Abdul-Jabbar continues on that there is no diversity on the show. There has never been a person of color to win, or even make it close to the end. In fact not one nonwhite person has ever made it past week five. That’s fucking crazy.
“The real crime is the lack of intellectual and appearance diversity, which leaves the contestants as interchangeable as the Mr. Potato Head parts. The lack of racial diversity has already been commented on. If you’re black on The Bachelor or The Bachelorette, you’re usually kept around as a courtesy for a few weeks before being ejected. Those outside the ideal body fat percentage index need not apply. With all eyes firmly fixed on firm buttocks, the criteria for finding love becomes how high a quarter will bounce off rock-hard abs. Will we ever witness a conversation that isn’t so bland and vacuous that words seem to evaporate as soon as they are spoken? The rest — intimate outings, group dates, visiting hometowns — is window dressing to disguise the establishment of a laundry list for love so paltry and insubstantial that nearly anyone with a hipster beard or pert breasts can make the cut.”
He even calls out JoJo Fletcher by name.
“JoJo Fletcher’s constant whining about being in love with three men from the petrie dish of ab-fastic, bearded suitors certainly denigrates the concept of love. Throughout the show she worried about the kind of men she’d gone out with before who treated her as less valuable than she wanted. As soon as we saw Jordan, the jock who kept her at a distance, and who she described as being like her previous boyfriends, there was no doubt she would select him to relive the psychological loop of needing to be validated.”
Then he leaves us with this little tidbit.
“The real danger is when we try to apply that fantasy thinking to our own lives. And when we think about where our children learn about the realities of romance, it becomes even more important to question what may influence their behavior in choosing a partner.”

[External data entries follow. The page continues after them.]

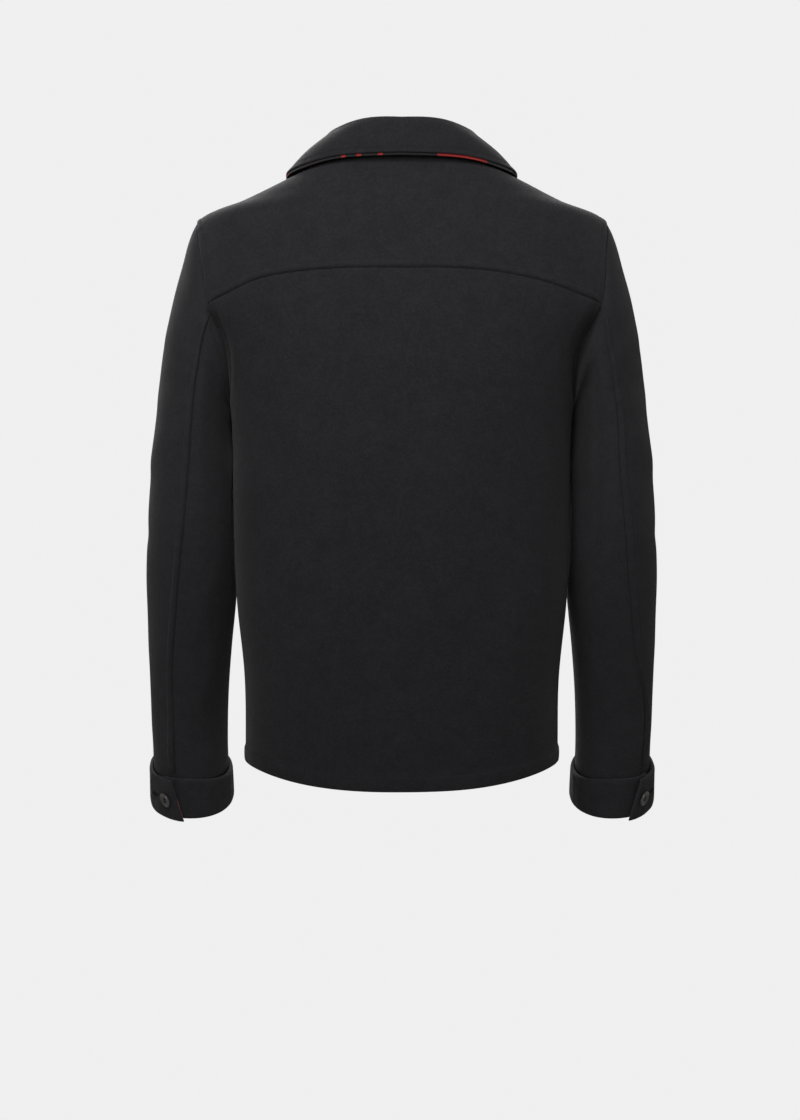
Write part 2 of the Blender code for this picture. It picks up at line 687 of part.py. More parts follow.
def button_mesh(radius):
    # A turned disc with a rounded rim and a dished middle, then four holes cut through
    profile = list(zip(BUTTON_PROFILE["radius"], BUTTON_PROFILE["height"]))
    points = [(0, 0, 0), (0, 0, BUTTON_HEIGHT * profile[0][1])]
    rings = []
    for share, height in profile[1:]:
        rings.append(len(points))
        for side in range(BUTTON_SIDES):
            turn = 2 * math.pi * side / BUTTON_SIDES
            x = radius * share * math.cos(turn)
            y = radius * share * math.sin(turn)
            points.append((x, y, BUTTON_HEIGHT * height))
    faces = []
    for side in range(BUTTON_SIDES):
        after = (side + 1) % BUTTON_SIDES
        faces.append((1, rings[0] + side, rings[0] + after))
        for high, low in zip(rings[:-1], rings[1:]):
            faces.append((high + side, low + side, low + after, high + after))
        faces.append((0, rings[-1] + after, rings[-1] + side))
    mesh = bpy.data.meshes.new("button blank")
    mesh.from_pydata(points, [], faces)
    blank = bpy.data.objects.new("button blank", mesh)
    bpy.context.collection.objects.link(blank)
    drills = []
    for across in (-1, 1):
        for along in (-1, 1):
            drill_mesh = prism(radius * HOLE_RADIUS, HOLE_SIDES)
            drill = bpy.data.objects.new("drill", drill_mesh)
            drill.location = (across * radius * HOLE_PLACE, along * radius * HOLE_PLACE, 0)
            bpy.context.collection.objects.link(drill)
            cut = blank.modifiers.new("hole", "BOOLEAN")
            cut.object = drill
            cut.solver = "EXACT"
            drills.append(drill)
    bpy.context.view_layer.update()
    graph = bpy.context.evaluated_depsgraph_get()
    made = bpy.data.meshes.new_from_object(blank.evaluated_get(graph))
    for extra in [blank, *drills]:
        bpy.data.objects.remove(extra, do_unlink=True)
    made.shade_smooth()
    made.set_sharp_from_angle(angle=math.radians(40))
    return made


def prism(radius, sides):
    reach = BUTTON_HEIGHT * 2
    points = []
    for height in (-reach, reach):
        for side in range(sides):
            turn = 2 * math.pi * (side + 0.5) / sides
            points.append((radius * math.cos(turn), radius * math.sin(turn), height))
    faces = [tuple(range(sides))[::-1], tuple(range(sides, 2 * sides))]
    for side in range(sides):
        after = (side + 1) % sides
        faces.append((side, after, sides + after, sides + side))
    mesh = bpy.data.meshes.new("drill")
    mesh.from_pydata(points, [], faces)
    return mesh


def place_button(name, mesh, point, outward, upward):
    own = mesh.copy()
    own.materials.clear()
    own.materials.append(horn(name))
    made = bpy.data.objects.new(name, own)
    z = Vector(outward).normalized()
    x = Vector(upward).cross(z).normalized()
    y = z.cross(x)
    turn = Matrix((x, y, z)).transposed().to_4x4()
    made.matrix_world = Matrix.Translation(Vector(point) + z * SEAM_GAP) @ turn
    bpy.context.collection.objects.link(made)


def build_front_buttons():
    mesh = button_mesh(FRONT_BUTTON_RADIUS)
    for index in range(FRONT_BUTTONS):
        angle = np.array(-math.pi / 2)
        level = level_for_height(angle, FRONT_BUTTON_TOP - index * FRONT_BUTTON_PITCH)
        point = torso(angle, level)
        outward = torso_normal(angle, level)
        place_button("front_button_" + str(index + 1), mesh, point, outward, (0, 0, 1))


def build_cuff_button(side):
    mesh = button_mesh(CUFF_BUTTON_RADIUS)
    angle = np.array(math.radians(CUFF_TAB[side]["button"]))
    lift = CUFF_GAP + CUFF_UNDER_END + CUFF_GAP
    along = np.array(CUFF_START + CUFF_HEIGHT / 2)
    point = cuff(angle, along, lift + CUFF_WALL)
    outward = unit(point - cuff(angle, along, lift))
    upward = cuff(angle, along - 0.01, lift) - cuff(angle, along, lift)
    values = [mirrored(np.array(value), side) for value in (point, outward, upward)]
    place_button("cuff_button_" + side, mesh, *values)


def main():
    for old in list(bpy.data.objects):
        bpy.data.objects.remove(old, do_unlink=True)
    build_yoke()
    build_back()
    for side in ("left", "right"):
        build_front(side)
        build_sleeve(side)
        build_cuff(side)
        build_cuff_button(side)
    build_collar()
    build_front_buttons()


main()
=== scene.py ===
import math

import bmesh
import bpy
import numpy as np
from mathutils import Matrix, Vector


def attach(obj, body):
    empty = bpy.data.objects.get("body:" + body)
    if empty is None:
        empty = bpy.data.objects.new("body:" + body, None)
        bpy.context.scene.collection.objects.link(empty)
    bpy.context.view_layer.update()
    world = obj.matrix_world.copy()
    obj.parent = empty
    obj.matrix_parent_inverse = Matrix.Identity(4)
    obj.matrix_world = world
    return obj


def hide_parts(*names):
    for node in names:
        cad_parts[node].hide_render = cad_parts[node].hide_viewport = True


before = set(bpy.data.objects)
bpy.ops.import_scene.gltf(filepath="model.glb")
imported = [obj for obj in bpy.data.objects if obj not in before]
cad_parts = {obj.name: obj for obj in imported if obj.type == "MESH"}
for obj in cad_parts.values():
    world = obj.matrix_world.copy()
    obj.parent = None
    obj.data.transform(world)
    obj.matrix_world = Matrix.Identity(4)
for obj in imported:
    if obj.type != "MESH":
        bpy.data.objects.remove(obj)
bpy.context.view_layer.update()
print("frame loaded:", len(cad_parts), "nodes")

# The jacket's own frame: +X the wearer's left, -Y the front, +Z up, origin at the nape.
# A torso point is an angle (0 = left side, 90 degrees = centre back) and a level along the cloth.
cloth = {
    "thickness": 0.0022,
    "seamGap": 0.00005,
    "grid": 0.0040,
    "roll": 0.0012,  # how far an edge rolls in at a seam
    "rollWidth": 0.0013,
    "weltWidth": 0.0088,
    "weltHeight": 0.0018,
    "weltShare": 0.6,  # of that height, on the body beside the armhole
    "deepest": -0.0015,
    "stitchLine": 0.0074,
    "stitchSink": 0.0005,
    "pucker": 0.00026,
}
levels = {"armpit": 0.382, "shoulder": 0.5875, "neck": 0.7461}
halfGap = cloth["seamGap"] / 2
bodyStep = 0.0036
# Distances from a seam at which points stand, close together over the roll and the stitches
nearEdge = [0, 0.3, 0.7, 1.2, 1.8, 2.6, 3.6, 4.6, 5.6, 6.2, 6.8, 7.4, 8, 8.8, 9.8, 11.2, 13.6]
nearEdge = np.array(nearEdge) / 1000
stitchAt, edgeStitchAt = 11, 9  # which of them lie on the stitches of a welt and of a free edge
weltFrom = 12  # rows above the armpit where a welt's stitches start


def table(names, rows):
    return dict(zip(names.split(), np.array(rows, float).T))


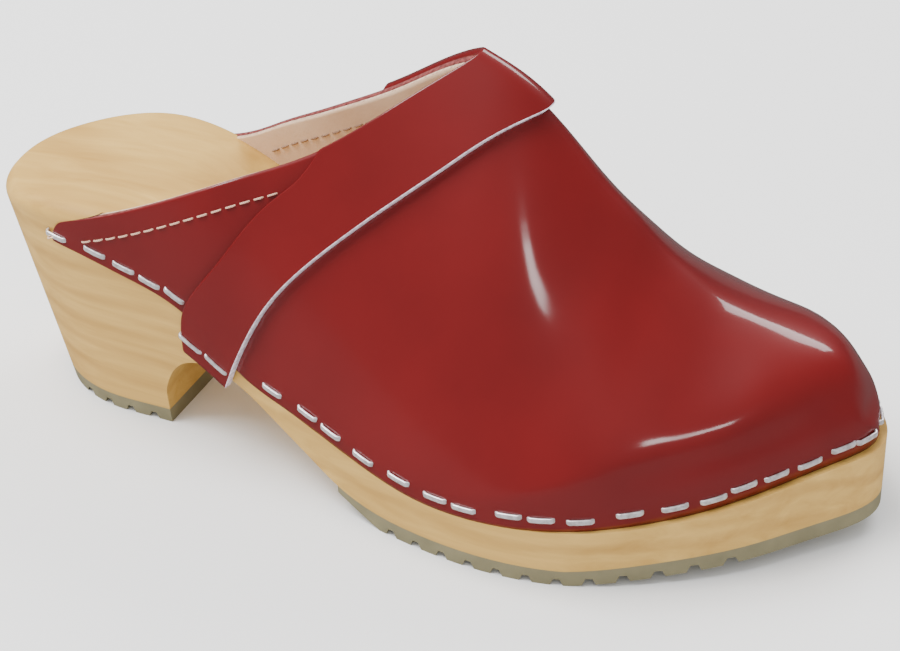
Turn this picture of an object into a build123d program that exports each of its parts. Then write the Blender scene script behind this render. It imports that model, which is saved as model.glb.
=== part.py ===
"""Leather-topped wooden clog for the right foot, size 39/40.

Frame: millimetres, +X towards the toe, +Y towards the inner (big toe) side, +Z up.
The origin is on the floor, under the middle of the clog.
"""
import math
import os

from build123d import *

# ---------------------------------------------------------------- driving dimensions
# Plan of the wooden sole, heel to toe along the outer side and back along the inner side.
HEEL_BACK = (-132, 2)
TOE_TIP = (129.2, 4.5)
OUTER_SIDE = [(-122, -19), (-98, -29), (-68, -30), (-42, -33), (-12, -41), (13, -48),
              (40, -51.5), (63, -48.5), (83, -39.5), (103, -26), (118, -11)]
INNER_SIDE = [(123.5, 21), (109.3, 35.2), (88, 47), (58, 51), (28, 47), (-2, 39),
              (-32, 32), (-52, 30), (-68, 30.5), (-98, 33), (-122, 23)]
HEEL_TAPER = 4.5          # how far each side of the heel draws in at the floor
HEEL_UNDERCUT = 16         # how far the back of the heel draws in at the floor
TAPER_START = -30         # the walls are upright forward of here

HEEL_HEIGHT = 70          # of the block the sole is carved from
FOOTBED = [(-137, 67.5), (-125, 68), (-110, 69.5), (-90, 71), (-70, 69), (-50, 60), (-30, 46.3),
           (-12, 37.5), (10, 29.5), (40, 26.5), (70, 28), (100, 32), (135, 38)]
FOOTBED_DISH = 3.5        # how much lower the middle of the footbed lies than its rim
RIM_ROUND = 4             # rounding of the footbed's rim

TREAD_THICKNESS = 4.7
TREAD_START = -6          # rear end of the forefoot tread
TREAD_HEEL_END = (-6, 6)  # where its underside begins
TREAD_RAMP = 14           # it comes down to the floor over this length
TOE_SPRING = [(62, 0), (84, 2.3), (106, 4.1), (120, 4.9), (132, 6.2)]
RIB_PITCH = 8
RIB_DEPTH = 2
GROOVE_WIDTH = 3.4        # at the mouth; the groove narrows to half of this
SMOOTH_TOE = 107          # no grooves forward of here
HEEL_GROOVES = 4
HEEL_BREAST = -69.5       # front face of the heel
ARCH = [(-69.5, 11), (-67.5, 17), (-62, 24), (-54, 27), (-44, 26.3), (-36, 23.2), (-26, 18),
        (-16, 13), (-7, 8.6), (3, 5.8), (14, 4.8), (22, 4.7)]

# The upper: the line where the leather ends on the wood, its mouth and its spine.
MARGIN = [(-104, 58), (-90, 55.5), (-76, 51.3), (-62, 46.5), (-50, 39), (-38, 29.6),
          (-26, 26), (-11, 22.7), (6, 18.7), (16, 16.8), (38, 16.1), (57, 17.1),
          (79, 18.6), (93, 20.6), (103, 22.8), (113, 24.8), (123, 26.7), (134, 27.6)]
TOPLINE = [(-97, 63), (-92, 65.5), (-77, 70.5), (-57, 78.5), (-40, 85.5), (-25, 92),
           (-14, 98), (-2, 106), (10, 114), (22, 121)]
INNER_TOPLINE = [(-99, 59), (-97.5, 61.3), (-90, 62.3), (-80, 63.8), (-66, 69), (-53, 76.5),
                 (-40, 83.7), (-27, 90.7), (-14, 98)]    # lower, and joins the other here
UPPER_TIP = -99           # rear tip of the leather
TOE_LEDGE = 2             # wood left bare in front of the leather at the toe
TOE_STEP = 3              # the toe stands further in above the staples
STEP_BASE = 7             # height of that step over the leather's lower edge
STEP_RISE = 3.5
LEDGE_START = 40          # the leather is flush with the wood behind this place
LEDGE_END = 100
SPINE = [(-110, 142), (-57, 140), (-20, 134), (0, 127), (20, 118), (27, 114.5), (34, 109.5),
         (45, 97.5), (53, 88), (61, 80), (69, 71.7), (78, 65), (86, 60), (94, 57.3), (102, 55.5),
         (108, 54), (113.5, 52.5), (117.8, 49.7), (120.8, 46), (122.6, 42), (123.8, 38),
         (124.8, 35.5), (126.6, 33.5), (127.5, 31.5), (127.8, 28)]
SPINE_Y = 5.5
# How full the cross-section is: near 1 is a tent, 3 is nearly a box.
FULLNESS = [(-110, 2.0), (-57, 1.4), (-20, 1.2), (21, 1.25), (53, 1.25), (78, 1.3),
            (98, 1.5), (113, 1.7), (132, 1.7)]
# Height of the upright band of leather along the wood: it grows into the wall of the toe.
BAND = [(-110, 4), (-40, 4), (20, 4), (45, 8), (62, 14), (78, 18), (95, 18), (108, 17),
        (116, 14), (132, 10)]
VAMP_THICKNESS = 2.0
LINING_THICKNESS = 1.0
PUFF_THICKNESS = 1.0
PUFF_START = 88           # rear edge of the toe stiffener
PUFF_LAP = 3              # how far the two steps of the lining lap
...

Just taking one step back I wanted to put in my own personal thoughts but they will simply echo the powerful words that Kareem Abdul-Jabbar put together.
We are supposed to believe that our soulmate has the perfect body and if we ourselves don’t have the perfect body, then we are worthless. We are fed all of this negative shit from the media yet some how we are supposed to love ourselves. It doesn’t really make sense at all. It’s sometimes hard to remember that, but please remember that you’re worth it.
Your flaws are beautiful, no matter what the media says.